Coronary artery disease (CAD) and subsequent myocardial infarction are a global burden in terms of mortality and morbidity[1]. Underlying mechanism involves reduction of blood flow and oxygen to the myocardium due to atherosclerosis of the coronary arteries (Figure 1). CAD is good treatable with early and proper diagnosis.

Myocardial perfusion imaging (MPI) is a common test method to diagnose functional CAD. Many hospitals use techniques as SPECT and PET (or hybrid) imaging. Approaches that are more novel include MR and high-end CT perfusion imaging. In multimodal MPI, the distribution of a radiotracer / contrast agent is being measured at a specific time point (static) or over time (dynamic) (Figure 2). The latter enables ‘quantification’, which implies computation of absolute myocardial blood flow (MBF).

Incorporation of quantification algorithms in MPI workflows has great potential for validation and standardization of institutional MPI applications and is therefore already a well-established research tool. However, implementation in clinical practice remains hampered, since it requires a shift in quality control.
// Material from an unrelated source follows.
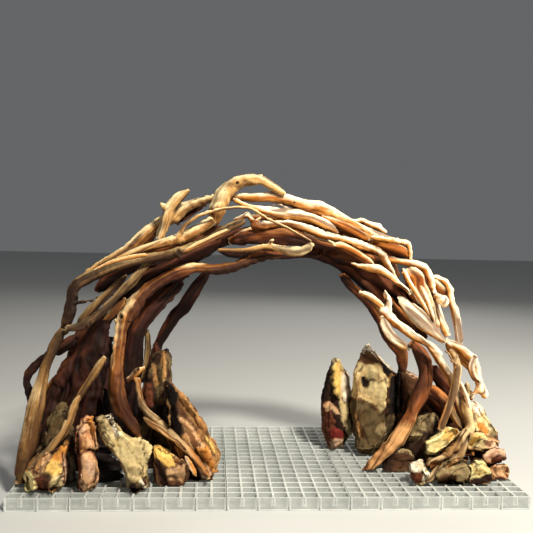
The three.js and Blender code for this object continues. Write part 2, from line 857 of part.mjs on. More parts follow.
// Nearest place on a step of a line to a point, both on the middle plane.
function nearestOnStep(x, z, line, step) {
  const [x0, z0, r0] = line.route[step];
  const [x1, z1, r1] = line.route[step + 1];
  const run = [x1 - x0, z1 - z0];
  const square = run[0] * run[0] + run[1] * run[1];
  const share = Math.min(Math.max(((x - x0) * run[0] + (z - z0) * run[1]) / square, 0), 1);
  const distance = Math.hypot(x - x0 - run[0] * share, z - z0 - run[1] * share);
  return { share, distance, radius: r0 + (r1 - r0) * share };
}

function placesAlong(line) {
  const places = [];
  for (let step = 0; step < line.route.length - 1; step++) {
    const count = Math.ceil((line.lengths[step + 1] - line.lengths[step]) / SMALLEST_STEP);
    for (let i = 0; i <= count; i++) {
      const share = i / count;
      const [x0, z0, r0] = line.route[step];
      const [x1, z1, r1] = line.route[step + 1];
      places.push({
        step,
        share,
        x: x0 + (x1 - x0) * share,
        z: z0 + (z1 - z0) * share,
        radius: r0 + (r1 - r0) * share,
      });
    }
  }
  return places;
}

function depthAt(depths, step, share) {
  return depths[step] + (depths[step + 1] - depths[step]) * share;
}

// Every place where one limb is seen over another, with who is in front and how far apart they must be.
function crossings(lines) {
  const found = [];
  lines.forEach((one, a) => {
    placesAlong(one).forEach((place) => {
      lines.forEach((other, b) => {
        if (a === b || one.follows === other.name || other.follows === one.name) return;
        for (let step = 0; step < other.route.length - 1; step++) {
          const near = nearestOnStep(place.x, place.z, other, step);
          const width = (place.radius + near.radius) * (1 + SURFACE_WAVE) + CONTACT_GAP;
          if (near.distance >= width) continue;
          const thick = (place.radius * one.flat + near.radius * other.flat) * (1 + SURFACE_WAVE) + CONTACT_GAP;
          const need = thick * Math.sqrt(1 - (near.distance / width) ** 2);
          const ahead = depthAt(one.home, place.step, place.share) - depthAt(other.home, step, near.share);
          found.push({ one, other, place, step, share: near.share, need, side: ahead < 0 ? -1 : 1 });
        }
      });
    });
  });
  return found;
}

function slope(line, step) {
  const run = line.lengths[step + 1] - line.lengths[step];
  const rise = line.depths[step + 1] - line.depths[step];
  return Math.min(Math.hypot(run, rise) / run, 1.3);
}

// Moves limbs towards or away from the viewer until those that cross touch.
function settle(lines) {
  const contacts = crossings(lines);
  for (let round = 0; round < SETTLE_ROUNDS; round++) {
    const easing = round < SETTLE_ROUNDS * 0.7;
    lines.forEach((line) => {
      line.shift = line.depths.map(() => 0);
      line.weight = line.depths.map(() => 0);
      line.draw = line.depths.map(() => 0);
      line.drawn = line.depths.map(() => 0);
    });
    contacts.forEach((contact) => {
      const { one, other, place, step, share, need, side } = contact;
      const steep = Math.max(slope(one, place.step), slope(other, step));
      const apart = side * (depthAt(one.depths, place.step, place.share) - depthAt(other.depths, step, share));
      const short = need * steep - apart;
      if (short > 0) {
        spread(one, place.step, place.share, side * short * 0.5, "shift", "weight");
        spread(other, step, share, -side * short * 0.5, "shift", "weight");
      } else if (easing && -short < GATHER_REACH) {
        spread(one, place.step, place.share, side * short, "draw", "drawn");
        spread(other, step, share, -side * short, "draw", "drawn");
      }
    });
    lines.forEach((line) => {
      for (let i = 0; i < line.pinnedFrom; i++) {
        line.depths[i] += line.shift[i] / Math.max(line.weight[i], 0.5);
        line.depths[i] += (GATHER * line.draw[i]) / Math.max(line.drawn[i], 0.5);
      }
      if (!easing) return;
      const moved = line.depths.map((depth, i) => depth - line.home[i]);
      for (let i = 0; i < line.pinnedFrom; i++) {
        const before = moved[Math.max(i - 1, 0)];
        const after = moved[Math.min(i + 1, moved.length - 1)];
        line.depths[i] += SMOOTHING * (before + after - 2 * moved[i]) - HOMING * moved[i];
      }
    });
  }
}

// Shares a move between the two ends of a step.
function spread(line, step, share, amount, sum, weight) {
  line[sum][step] += amount * (1 - share);
  line[sum][step + 1] += amount * share;
  line[weight][step] += 1 - share;
  line[weight][step + 1] += share;
}

// Ring of points round each place of a line, joined into a closed tube with flat ends.
function tubeGeometry(line, sides, extra) {
  const centres = line.route.map(([x, z], i) => onSightLine(x, z, line.depths[i]));
  const radii = line.route.map(([, , r], i) => r * reachAt(line.depths[i]) + extra);
  const count = centres.length;
  const ways = centres.map((_, i) => {
    const from = centres[Math.max(i - 1, 0)];
    const to = centres[Math.min(i + 1, count - 1)];
    return new THREE.Vector3().subVectors(to, from).normalize();
  });
  if (extra > 0) {
    centres[0] = centres[0].clone().addScaledVector(ways[0], -extra);
    centres[count - 1] = centres[count - 1].clone().addScaledVector(ways[count - 1], extra);
  }
  const sight = new THREE.Vector3(0, 1, 0);
  const positions = [];
  centres.forEach((centre, i) => {
    const across = new THREE.Vector3().crossVectors(sight, ways[i]).normalize();
    const inward = new THREE.Vector3().crossVectors(ways[i], across).normalize();
    for (let side = 0; side < sides; side++) {
      const angle = (2 * Math.PI * side) / sides;
      const wave = extra > 0 ? 1 + SURFACE_WAVE : 1 + SURFACE_WAVE * Math.sin(3 * angle + 1.7 * i + radii[i]);
      const wide = Math.cos(angle) * radii[i] * wave;
      const deep = Math.sin(angle) * (extra + (radii[i] - extra) * line.flat) * wave;
      const point = centre.clone().addScaledVector(across, wide).addScaledVector(inward, deep);
      positions.push(point.x, point.y, point.z);
    }
  });
  const indices = [];
  for (let i = 0; i < count - 1; i++) {
    for (let side = 0; side < sides; side++) {
      const a = i * sides + side;
      const b = i * sides + ((side + 1) % sides);
      indices.push(a, b, b + sides, a, b + sides, a + sides);
    }
  }
  for (let side = 1; side < sides - 1; side++) {
    indices.push(0, side + 1, side);
    const last = (count - 1) * sides;
    indices.push(last, last + side, last + side + 1);
  }
  const geometry = new THREE.BufferGeometry();
  geometry.setAttribute("position", new THREE.BufferAttribute(new Float32Array(positions), 3));
  geometry.setIndex(indices);
  return geometry;
}

function sidesFor(line) {
  const widest = Math.max(...line.route.map(([, , r]) => r));
  if (widest > 7.4) return 7;
  return widest > 3.4 ? 6 : 5;
}

function limbSolid(lines, extra) {
  const tubes = lines.map((line) => solidFrom(tubeGeometry(line, sidesFor(line), extra)));
  return tubes.reduce((whole, tube) => whole.add(tube));
}

// Branches follow their limb when it settles.
function carryBranches(lines) {
  const [stem, ...branches] = lines;
  branches.forEach((branch) => {
    const [x, z] = branch.route[0];
    let best = { distance: Infinity };
    for (let step = 0; step < stem.route.length - 1; step++) {
      const near = nearestOnStep(x, z, stem, step);
      if (near.distance < best.distance) best = { ...near, step };
    }
    const shift = depthAt(stem.depths, best.step, best.share) - depthAt(stem.home, best.step, best.share);
    branch.depths = branch.home.map((depth) => depth + shift);
  });
}

// Rocks

function unevenness(seed, index) {
  const value = Math.sin(seed * 12.9898 + index * 78.233) * 43758.5453;
  return value - Math.floor(value);
}

function rockGeometry(rock, seed) {
  const count = rock.outline.length;
  const middle = rock.outline.reduce((sum, [x, z]) => [sum[0] + x / count, sum[1] + z / count], [0, 0]);
  const half = rock.thick / 2;
  const rings = [
    { size: 0.7, y: (i) => rock.depth - half * (0.75 + 0.35 * unevenness(seed, i)) },
    { size: 1, y: (i) => rock.depth + half * 0.5 * (unevenness(seed + 3, i) - 0.5) },
    { size: 0.78, y: (i) => rock.depth + half * (0.7 + 0.3 * unevenness(seed + 7, i)) },
  ];
  const positions = [];
  rings.forEach((ring) => {
    rock.outline.forEach(([x, z], i) => {
      const across = middle[0] + (x - middle[0]) * ring.size;
      const height = middle[1] + (z - middle[1]) * ring.size;
      const point = onSightLine(across, height, ring.y(i));
      positions.push(point.x, point.y, point.z);
    });
  });
  [rock.depth - half * 1.1, rock.depth + half].forEach((y) => {
    const point = onSightLine(middle[0], middle[1], y);
    positions.push(point.x, point.y, point.z);
  });
  const turn = outlineTurn(rock.outline);
  const indices = [];
  const add = (a, b, c) => (turn > 0 ? indices.push(a, b, c) : indices.push(a, c, b));
  for (let i = 0; i < count; i++) {
    const next = (i + 1) % count;
    add(3 * count, i, next);
    add(3 * count + 1, 2 * count + next, 2 * count + i);
    for (let ring = 0; ring < 2; ring++) {
      const a = ring * count + i;
      const b = ring * count + next;
      add(a, a + count, b + count);
      add(a, b + count, b);
    }
  }
  const geometry = new THREE.BufferGeometry();
  geometry.setAttribute("position", new THREE.BufferAttribute(new Float32Array(positions), 3));
  geometry.setIndex(indices);
  return geometry;
}

// Which way round an outline runs: above zero is anticlockwise as seen from the front.
function outlineTurn(outline) {
  return outline.reduce((sum, [x0, z0], i) => {
    const [x1, z1] = outline[(i + 1) % outline.length];
    return sum + x0 * z1 - x1 * z0;
  }, 0);
}

// The same rock made larger all round by the contact gap.
function grownRock(geometry) {
  geometry.computeBoundingBox();
  const size = geometry.boundingBox.getSize(new THREE.Vector3());
  const middle = geometry.boundingBox.getCenter(new THREE.Vector3());
  const growth = 4 * CONTACT_GAP;
  const larger = geometry.clone().translate(-middle.x, -middle.y, -middle.z);
  larger.scale(1 + growth / size.x, 1 + growth / size.y, 1 + growth / size.z);
  return solidFrom(larger.translate(middle.x, middle.y, middle.z));
}

// A solid grown by the contact gap, as six copies moved a little each way.
function swollen(solid) {
  const moves = [[1, 0, 0], [-1, 0, 0], [0, 1, 0], [0, -1, 0], [0, 0, 1], [0, 0, -1]];
  const copies = moves.map((move) => {
    const [x, y, z] = move.map((part) => part * CONTACT_GAP);
    return solidFrom(geometryFrom(solid).translate(x, y, z));
  });
  return copies.reduce((whole, copy) => whole.add(copy));
}

function boxesMeet(one, other) {
  const a = one.boundingBox();
  const b = other.boundingBox();
  return [0, 1, 2].every((axis) => a.min[axis] < b.max[axis] && b.min[axis] < a.max[axis]);
}

function meets(one, other) {
  return boxesMeet(one, other) && one.intersect(other).volume() > 1e-4;
}

function addMesh(group, name, solid, colour, roughness, transparency = 0) {
  const material = new THREE.MeshStandardMaterial({ color: colour, roughness, metalness: 0 });
  material.transparent = transparency > 0;
  material.opacity = 1 - transparency;
  const mesh = new THREE.Mesh(geometryFrom(solid), material);
  mesh.name = name;
  group.add(mesh);
}

const centrepiece = new THREE.Group();
centrepiece.name = "driftwood_centerpiece";

let firstRib = 0;
PANEL_CELLS.forEach((cells, index) => {
  addMesh(centrepiece, `plate_panel_${index + 1}`, platePanel(firstRib, cells), 0xdfe3e2, 0.35, 0.4);
  firstRib += cells;
});

const traced = LIMBS.map((limb) => {
  const flat = limb.flat || 1;
  const lines = [trace(limb, flat), ...(limb.branches || []).map((branch) => trace(branch, branch.flat || 1))];
  return { limb, lines };
});
settle(traced.map(({ lines }) => lines[0]));
traced.forEach(({ lines }) => carryBranches(lines));

const limbs = [];
traced.forEach(({ limb, lines }) => {
  let solid = limbSolid(lines, 0).intersect(allowed);
  limbs.forEach((earlier) => {
    if (meets(solid, earlier.solid)) solid = solid.subtract(earlier.cutter);
  });
  solid = mainBody(solid);
  limbs.push({ solid, cutter: limbSolid(lines, CONTACT_GAP) });
  addMesh(centrepiece, limb.name, solid, ...WOODS[limb.wood]);
});

const rocks = [];
ROCKS.forEach((rock, index) => {
  const geometry = rockGeometry(rock, index + 1);
  let solid = solidFrom(geometry).intersect(allowed);
  [...limbs, ...rocks].forEach((earlier) => {
    if (boxesMeet(solid, earlier.cutter)) solid = solid.subtract(earlier.cutter);
    if (meets(solid, earlier.solid)) solid = solid.subtract(swollen(earlier.solid));
  });
  solid = mainBody(solid);
  rocks.push({ solid, cutter: grownRock(geometry) });
  addMesh(centrepiece, rock.name, solid, ...STONES[rock.stone]);
});

export default centrepiece;
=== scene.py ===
import json
import math

import bmesh
import bpy
import numpy as np
from mathutils import Matrix, Vector


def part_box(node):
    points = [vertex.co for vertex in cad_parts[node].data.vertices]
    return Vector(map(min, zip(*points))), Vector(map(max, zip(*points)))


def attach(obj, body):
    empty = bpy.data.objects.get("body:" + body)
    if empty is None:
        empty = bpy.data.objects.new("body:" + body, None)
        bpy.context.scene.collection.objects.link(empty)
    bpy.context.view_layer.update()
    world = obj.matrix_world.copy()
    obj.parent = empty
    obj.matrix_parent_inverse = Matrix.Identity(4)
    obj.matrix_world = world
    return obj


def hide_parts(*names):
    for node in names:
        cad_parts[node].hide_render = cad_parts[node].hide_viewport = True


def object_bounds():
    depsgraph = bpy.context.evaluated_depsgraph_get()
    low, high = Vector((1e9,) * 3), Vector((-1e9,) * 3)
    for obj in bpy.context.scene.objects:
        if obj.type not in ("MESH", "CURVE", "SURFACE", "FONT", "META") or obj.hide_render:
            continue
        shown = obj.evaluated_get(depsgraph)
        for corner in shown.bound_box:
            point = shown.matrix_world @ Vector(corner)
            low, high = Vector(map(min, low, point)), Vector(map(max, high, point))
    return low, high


# Driftwood arch of bare limbs between two rock piles, on a plate of milky grid panels.
# Metres, +Z up, front towards -Y.

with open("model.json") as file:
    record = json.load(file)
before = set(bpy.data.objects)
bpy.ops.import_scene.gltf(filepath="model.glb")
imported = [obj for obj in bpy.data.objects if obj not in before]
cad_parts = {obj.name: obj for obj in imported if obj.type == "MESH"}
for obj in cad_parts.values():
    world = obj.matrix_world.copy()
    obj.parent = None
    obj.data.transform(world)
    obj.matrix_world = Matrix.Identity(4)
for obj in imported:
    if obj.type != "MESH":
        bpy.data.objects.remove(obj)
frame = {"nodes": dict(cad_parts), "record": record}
CAD_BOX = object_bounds()
SLOTS = {part["node"]: part["material_slot"] for part in frame["record"]["subparts"]}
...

Figure 1 Etiology of coronary artery disease (CAD). Copied from Mayo Clinic.

Figure 2 Example time intensity curve obtained in CT.

Research focus

This research focuses on the role of phantom modeling in validating dynamic MPI, which encompasses the development of a novel dynamic myocardial perfusion phantom. In this way, we can execute ‘ground truth’ flow measurements in a controlled environment. Future applications of this next generation phantom are extensive: from facilitation in the validation process of quantification software packages, to realization of inter- and intramodal comparison of dynamic MPI applications and imaging protocol optimization in novel CT perfusion approaches. 

Current project status

Last year we have developed a first prototype dynamic myocardial perfusion phantom and performed initial tests in CT successfully (Figure 3). Next steps include further development of a second prototype, validation of the measurement setup and further testing in the clinical setting.

Figure 3 Overview of measurement setup in CT.

Collaborating partners

This project encompasses a multidisciplinary collaboration between the University of Twente (RaM, M3i), the University of Münster (EIMI), and regional and academic hospitals (Ziekenhuisgroep Twente and the University Medical Center Groningen).